Question 232: Which of the following statements is true regarding smooth muscle contraction?
- A. None of the options.
- B. Calmodulin plays no role in smooth muscle contraction.
- C. Phosphorylation of myosin is essential for contraction. (Correct Answer)
- D. Troponin plays a significant role in smooth muscle contraction.
Explanation: **Phosphorylation of myosin is essential for contraction.** - In **smooth muscle**, the **myosin light chain (MLC)** must be phosphorylated by **myosin light chain kinase (MLCK)** to enable interaction with actin and initiate contraction. - This phosphorylation causes a conformational change in the **myosin head**, increasing its ATPase activity and allowing cross-bridge cycling. *Calmodulin plays no role in smooth muscle contraction.* - **Calmodulin (CaM)** is crucial for smooth muscle contraction, as it binds **calcium ions (Ca²⁺)** forming a Ca²⁺-CaM complex. - This complex then activates **myosin light chain kinase (MLCK)**, which phosphorylates myosin, triggering contraction. *None of the options.* - This statement is incorrect because one of the provided options, "Phosphorylation of myosin is essential for contraction," is indeed true. *Troponin plays a significant role in smooth muscle contraction.* - Unlike **striated muscle (skeletal and cardiac)**, **smooth muscle** does not contain **troponin**. - Regulation of smooth muscle contraction is primarily **calcium-calmodulin-dependent**, with roles for **MLCK** and **MLCP**, rather than troponin.
Question 233: What does the transient response observed during the insertion of an electrode in electromyography (EMG) indicate?

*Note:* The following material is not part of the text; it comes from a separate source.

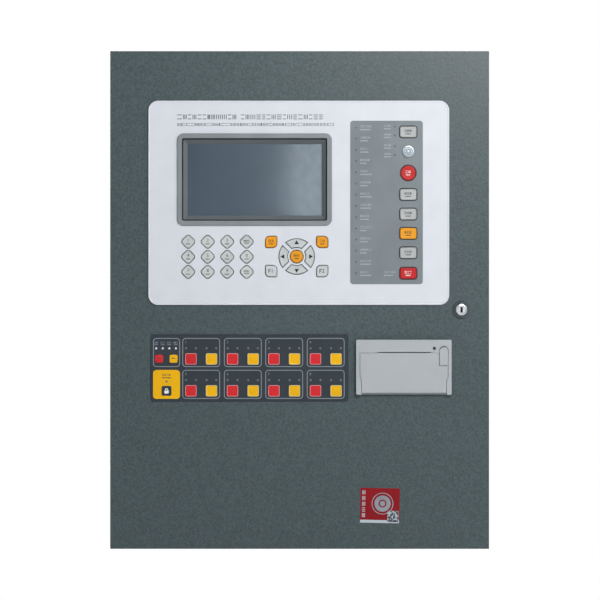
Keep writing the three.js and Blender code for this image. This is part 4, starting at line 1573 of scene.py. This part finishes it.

- A. Spontaneous muscle activity
- B. Voluntary muscle contraction
- C. Cell membrane disruption (Correct Answer)
- D. Induced muscle contraction
Explanation: **Cell membrane disruption** - The **transient response** observed during electrode insertion in **EMG** is caused by the mechanical trauma of the needle disrupting the **muscle fiber cell membranes**. - This disruption leads to a brief depolarization and subsequent repolarization of the affected fibers, generating characteristic electrical activity. *Spontaneous muscle activity* - **Spontaneous muscle activity**, such as **fibrillation potentials** or **positive sharp waves**, occurs independently of electrode insertion. - While observed during EMG, these are indicative of **denervation** or **myopathy** and are not directly caused by the act of insertion itself. *Voluntary muscle contraction* - **Voluntary muscle contraction** is recorded when the patient actively contracts the muscle and results in **motor unit action potentials (MUAPs)**. - This is a distinct process from the transient activity produced by electrode insertion. *Induced muscle contraction* - **Induced muscle contraction** typically refers to activity caused by **nerve stimulation** (e.g., in nerve conduction studies) or direct electrical stimulation of the muscle. - This is not the mechanism for the transient response during simple electrode insertion.